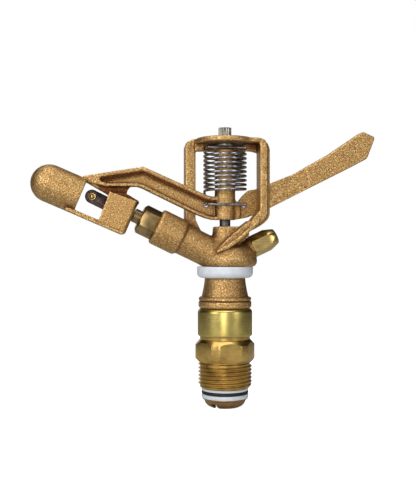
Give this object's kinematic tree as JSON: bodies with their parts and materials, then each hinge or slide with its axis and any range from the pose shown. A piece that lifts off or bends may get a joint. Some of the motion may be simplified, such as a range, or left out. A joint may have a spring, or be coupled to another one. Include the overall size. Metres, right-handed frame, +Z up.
{
  "type": "impact sprinkler",
  "caption": "Cast bronze impact sprinkler: threaded inlet, sprung bearing, bridged body, angled main and rear nozzles, and a spring-returned drive arm with a spoon.",
  "frame": {"origin": "centre of the inlet thread's shoulder, under the hex", "axes": "+Z up along the turning axis, -X towards the main nozzle and the spoon, -Y towards the open side of the arm's channel"},
  "size_m": [0.2153, 0.037, 0.1724],
  "materials": {
    "cast_bronze": "sand-cast, satin",
    "machined_brass": "machined",
    "turned_bronze": "machined",
    "sleeve_brass": "polished",
    "nozzle_bronze": "machined, dull",
    "white_nylon": "satin",
    "black_rubber": "matte",
    "spring_steel": "bright drawn wire",
    "pin_steel": "dull plated",
    "dark_strip": "blackened"
  },
  "bodies": {
    "riser_fitting": {"threaded_nipple": "machined_brass"},
    "spring_seat": {"seat_washer": "spring_steel"},
    "head": {"inlet_tube": "turned_bronze", "lower_nylon_washer": "white_nylon", "rubber_washer": "black_rubber", "upper_nylon_washer": "white_nylon", "bearing_spring": "spring_steel", "dust_sleeve": "sleeve_brass", "body_casting": "cast_bronze", "collar_ring": "white_nylon", "stream_straightener": "white_nylon", "main_nozzle": "nozzle_bronze", "rear_nozzle": "machined_brass", "rear_seal": "black_rubber", "fulcrum_pin": "pin_steel", "hub_spacer": "pin_steel", "steel_hub_washer": "pin_steel"},
    "drive_arm": {"arm_casting": "cast_bronze", "lower_bush": "white_nylon", "upper_bush": "white_nylon", "nylon_hub_washer": "white_nylon", "arm_spring": "spring_steel", "vane_strap": "dark_strip", "vane_rivet": "machined_brass"}
  },
  "joints": [
    {"name": "head_spin", "type": "hinge", "parent": "riser_fitting", "child": "spring_seat", "pos_m": [0, 0, 0], "axis": [0, 0, 1], "continuous": true},
    {"name": "head_press", "type": "slide", "parent": "spring_seat", "child": "head", "axis": [0, 0, 1], "range_m": [-0.0015, 0], "stiffness_N_per_m": 4000, "springref_m": 0.01, "deforming": ["bearing_spring"]},
    {"name": "arm_swing", "type": "hinge", "parent": "head", "child": "drive_arm", "pos_m": [0, 0, 0.0869], "axis": [0, 0, 1], "range_deg": [0, 110], "stiffness_Nm_per_rad": 0.03, "springref_deg": -34.38, "deforming": ["arm_spring"]}
  ]
}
● ● ● ●
The request: Exactly reproduce the material above.

The reply:
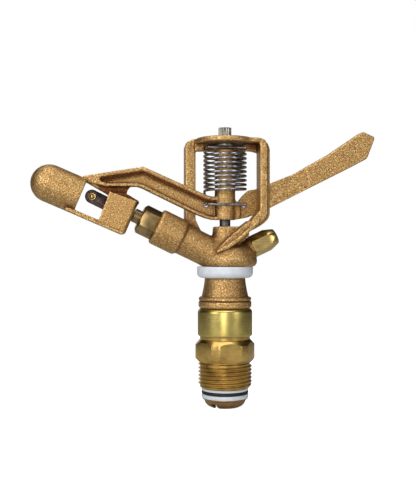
Give this object's kinematic tree as JSON: bodies with their parts and materials, then each hinge or slide with its axis and any range from the pose shown. A piece that lifts off or bends may get a joint. Some of the motion may be simplified, such as a range, or left out. A joint may have a spring, or be coupled to another one. Include the overall size. Metres, right-handed frame, +Z up.
{
  "type": "impact sprinkler",
  "caption": "Cast bronze impact sprinkler: threaded inlet, sprung bearing, bridged body, angled main and rear nozzles, and a spring-returned drive arm with a spoon.",
  "frame": {"origin": "centre of the inlet thread's shoulder, under the hex", "axes": "+Z up along the turning axis, -X towards the main nozzle and the spoon, -Y towards the open side of the arm's channel"},
  "size_m": [0.2153, 0.037, 0.1724],
  "materials": {
    "cast_bronze": "sand-cast, satin",
    "machined_brass": "machined",
    "turned_bronze": "machined",
    "sleeve_brass": "polished",
    "nozzle_bronze": "machined, dull",
    "white_nylon": "satin",
    "black_rubber": "matte",
    "spring_steel": "bright drawn wire",
    "pin_steel": "dull plated",
    "dark_strip": "blackened"
  },
  "bodies": {
    "riser_fitting": {"threaded_nipple": "machined_brass"},
    "spring_seat": {"seat_washer": "spring_steel"},
    "head": {"inlet_tube": "turned_bronze", "lower_nylon_washer": "white_nylon", "rubber_washer": "black_rubber", "upper_nylon_washer": "white_nylon", "bearing_spring": "spring_steel", "dust_sleeve": "sleeve_brass", "body_casting": "cast_bronze", "collar_ring": "white_nylon", "stream_straightener": "white_nylon", "main_nozzle": "nozzle_bronze", "rear_nozzle": "machined_brass", "rear_seal": "black_rubber", "fulcrum_pin": "pin_steel", "hub_spacer": "pin_steel", "steel_hub_washer": "pin_steel"},
    "drive_arm": {"arm_casting": "cast_bronze", "lower_bush": "white_nylon", "upper_bush": "white_nylon", "nylon_hub_washer": "white_nylon", "arm_spring": "spring_steel", "vane_strap": "dark_strip", "vane_rivet": "machined_brass"}
  },
  "joints": [
    {"name": "head_spin", "type": "hinge", "parent": "riser_fitting", "child": "spring_seat", "pos_m": [0, 0, 0], "axis": [0, 0, 1], "continuous": true},
    {"name": "head_press", "type": "slide", "parent": "spring_seat", "child": "head", "axis": [0, 0, 1], "range_m": [-0.0015, 0], "stiffness_N_per_m": 4000, "springref_m": 0.01, "deforming": ["bearing_spring"]},
    {"name": "arm_swing", "type": "hinge", "parent": "head", "child": "drive_arm", "pos_m": [0, 0, 0.0869], "axis": [0, 0, 1], "range_deg": [0, 110], "stiffness_Nm_per_rad": 0.03, "springref_deg": -34.38, "deforming": ["arm_spring"]}
  ]
}